Istilah yatim berasal dari saduran bahasa Arab, yang artinya adalah seorang anak dalam usia belum baligh telah ditinggal wafat oleh ayahnya. Sedangkan piatu adalah seorang anak yang belum baligh telah ditinggal oleh ibunya. Anak yatim piatu adalah gabungan dari keduanya, yakni seorang anak dalam usia yang belum balig telah ditinggal kedua orang tuanya.
Anak yatim dan piatu sudah selayaknya untuk mendapatkan perlakuan yang istimewa. Mereka dididik dan dinafkahi secara tidak lengkap. Islam pun mengatur kedudukan mereka. Terdapat juga anjuran tentang anak yatim yang tertulis di Alquran. Bahkan Rasulullah pun pernah bersabda Aku dan orang yang menanggung anak yatim (kedudukannya) di Surga seperti ini.” Diiringi sebuah isyarat acungan jari telunjuk dan jari tengah yang berhimpitan. (HR. Bukhari)
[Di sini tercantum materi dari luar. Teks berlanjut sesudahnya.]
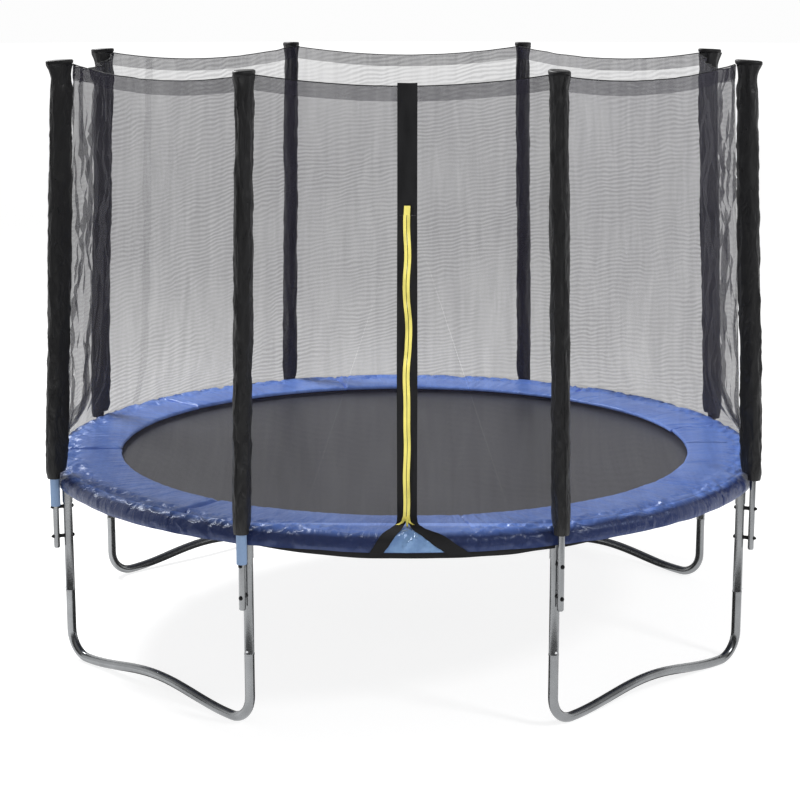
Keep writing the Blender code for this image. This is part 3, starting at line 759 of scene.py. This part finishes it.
def oval(angle, z, outwards, inwards, sideways, sides, wobble=None, tilt=0.0):
    """A ring round a pole's axis, reaching further towards the net than away from it."""
    out, side = polar(1.0, angle), polar(1.0, angle + 90)
    centre = polar(pole_circle(z), angle, z)
    ring = []
    for index in range(sides):
        turn = math.tau * index / sides
        across = math.cos(turn)
        reach = outwards if across > 0 else inwards
        grow = 1 + (wobble(turn) if wobble else 0.0)
        ring.append(centre + out * reach * across * grow + side * sideways * math.sin(turn) * grow
                    - Vector((0, 0, tilt * reach * across)))
    return ring


def sleeve_levels():
    """Heights with the cover's reach out, in and sideways."""
    low = SLEEVE_BOTTOM_Z - SLEEVE_HANG
    levels = [(low, 0.0300, 0.0212, 0.0290), (low + 0.012, 0.0320, 0.0214, 0.0300),
              (SLEEVE_BOTTOM_Z + 0.002, 0.0345, 0.0240, 0.0305),
              (SLEEVE_BOTTOM_Z + 0.0085, 0.0350, 0.0460, 0.0308), (0.822, 0.036, 0.050, 0.031)]
    body = 110
    for step in range(1, body + 1):
        levels.append((mix(0.822, 2.365, step / body), 0.0365, 0.052, 0.0315))
    levels += [(2.378, 0.0350, 0.0490, 0.0305), (2.392, 0.0340, 0.0465, 0.0298),
               (2.407, 0.0345, 0.0455, 0.0298), (2.422, 0.0380, 0.0465, 0.0308),
               (2.438, 0.0430, 0.0475, 0.0324), (2.452, 0.0485, 0.0490, 0.0342),
               (2.462, 0.0515, 0.0505, 0.0352)]
    return levels


def make_sleeves():
    sides = 40
    for number, (name, angle) in enumerate(STATIONS):
        rows, uvs = [], []
        for z, outwards, inwards, sideways in sleeve_levels():
            sway = 0.035 * ripple(z * 2.3, number * 7.0, 3.0)
            pinch = smooth_step(z, 2.30, 2.39)

            def wobble(turn, z=z, sway=sway, pinch=pinch, number=number):
                fold = ripple(math.cos(turn) * 1.6 + number * 5, math.sin(turn) * 1.6 + z * 3.4, 2.0)
                sharp = crease(turn * 1.1 + number * 3 + z * 2.2, z * 6.5, 6.0 + number) - 0.35
                fine = crease(turn * 1.9 + number - z * 5, z * 15, 16.0 + number) - 0.35
                pleat = 0.05 * pinch * math.sin(turn * 9 + number)
                loose = smooth_step(z, SLEEVE_BOTTOM_Z, SLEEVE_BOTTOM_Z + 0.05)
                return loose * (sway + 0.15 * fold + 0.10 * sharp + 0.06 * fine + pleat)

            rows.append(oval(angle, z, outwards, inwards, sideways, sides, wobble))
            uvs.append([(index / sides * 0.24, z) for index in range(sides)])
        low = SLEEVE_BOTTOM_Z - SLEEVE_HANG
        rows.insert(0, oval(angle, low + 0.004, 0.0206, 0.0206, 0.0206, sides))
        uvs.insert(0, [(index / sides * 0.24, 0.79) for index in range(sides)])
        cover = Shape().grid(rows, wrap_columns=True, uvs=uvs).part(
            f"sleeve_{name}", SLEEVE, "frame", "sleeve_cover", f"pole_sleeve_{name}")
        drop = FOAM_SHOWS.get(name, 0.0)
        foot, top = low + 0.002 - drop, SLEEVE_BOTTOM_Z + 0.01
        rings = [oval(angle, z, radius, radius, radius, 28) for z, radius in (
            (foot, 0.0145), (foot, 0.0190), (foot + 0.002, 0.0200), (top, 0.0200), (top, 0.0145))]
        tube = Shape().grid(rings, wrap_rows=True, wrap_columns=True).part(
            f"foam_{name}", FOAM if drop else BLACK_PLASTIC, "frame", "sleeve_cover")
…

Sejatinya adakah dalil sahih terkait tradisi menyantuni anak yatim pada 10 Muharram? Bagaimana pula hukumnya?
Anggota Divisi Fatwa dan Pengembangan Majelis Tarjih dan Tajdid PP Muhammadiyah Wawan Gunawan Abdul Wahid mengungkapkan, dia tidak pernah menemukan hadits terkait menyantuni anak yatim pada 10 Muharram.
"(Apabila) merujuk hadis Nabi itu, ada peristiwa perayaan orang-orang Yahudi di Madinah itu tanda kemenangan Yahudi, Nabi Musa diselamatkan dari pengejaran Fir’aun. (Sementara) Nabi bersabda, ‘Kita merayakan yang berbeda dengan mereka pada 9-10 (Muharram) berpuasa'," kata Wawan kepada Republika, beberapa waktu lalu.
Abu Musa RA berkata, "Asyura adalah hari yang diagungkan oleh orang Yahudi dan mereka menjadikannya sebagai hari raya. Maka, Rasulullah SAW bersabda, ‘Puasalah kalian pada hari itu’.” (HR Bukhari).
Berdasarkan hadis Ibnu Abbas RA yang diriwayatkan oleh Imam Ahmad dengan lafaz sebagaimana telah disebutkan oleh Ibnul Qayyim dalam al-Huda dan al-Majd Ibnu Taimiyyah dalam al-Muntaqa 2/2, "Selisihilah orang Yahudi dan berpuasalah sehari sebelum dan setelahnya.”
Wawan menekankan, santunan pada bulan apa pun bagus saja, lantas mengapa dikhususkan pada 10 Muharram? “Mengapa tidak dikhususkan menjelang Idul Fitri supaya orang-orang miskin bisa berlebaran juga? Mengapa tidak pada 10 Dzulhijah supaya orang-orang miskin bisa merayakannya juga? Semua itu dirujukkan kepada dalil. Saya belum menemukannya, wallahu a'lam," ujar Wawan.